Peanut Corp. of America was ordered to recall all products ever shipped from its plant in Plainview after the Texas Department of State Health Services said it found dead rodents, rodent excrement and bird feathers in a crawl space above a production area on Wednesday.

Health Department spokesman Doug McBride said it was up to Peanut Corp. to inform its clients around the country of the recall. It wasn’t immediately clear if the company was complying: Phone messages seeking comment from the company weren’t returned, and no information regarding the Texas action was posted on the company’s site.

However, even before the order, many customers of the Texas plant said they had begun holding products back, pulling them from shelves or running their own tests.
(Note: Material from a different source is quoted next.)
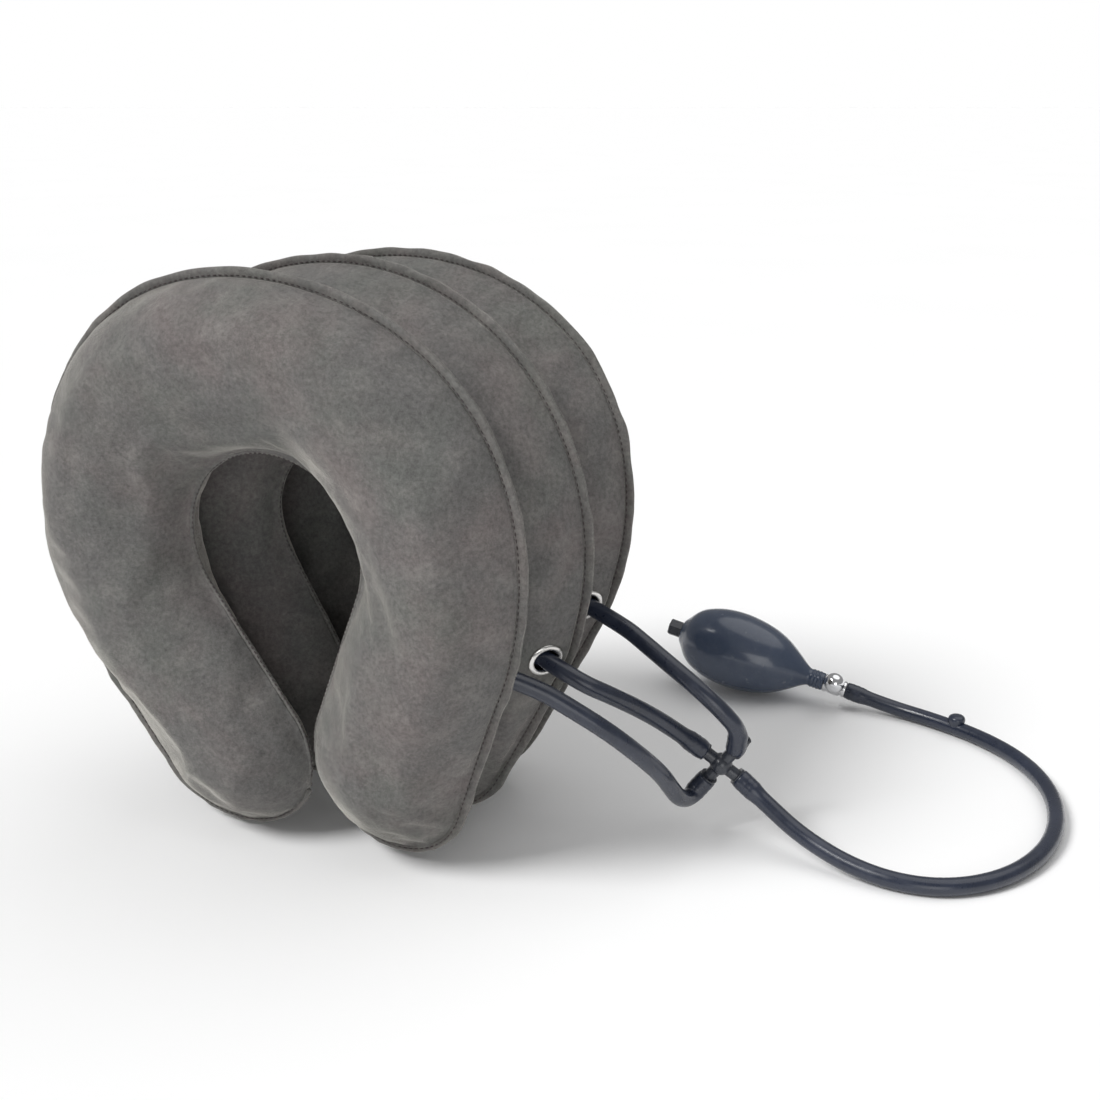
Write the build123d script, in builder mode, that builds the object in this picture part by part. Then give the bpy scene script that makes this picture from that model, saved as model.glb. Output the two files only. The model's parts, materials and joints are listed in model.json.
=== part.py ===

The order regarding the plant, which operated unlicensed and uninspected for nearly four years, is the latest bad news for the company being investigated in connection with an outbreak that has sickened 600 people and may have caused at least nine deaths. More than 2,000 possibly contaminated consumer products have already been recalled in one of the largest product recalls ever.

Federal investigators last month identified a Georgia peanut processing plant operated by Peanut Corp. as the source of the salmonella outbreak.

Texas inspectors also found that the air handling system was pulling debris from the infested crawl space into production areas at the Plainview plant that processed dry roasted peanuts, peanut meal and granulated peanuts. The plant, which voluntarily closed Monday, was also ordered by the state to stop producing and distributing food products.

McBride said he did not know the volume of products that needed to be pulled back.

Private lab tests returned Monday showed likely salmonella contamination at the plant, which opened in March 2005. Further testing was needed to confirm the results, but the health department said Thursday that their orders are not contingent on finding salmonella.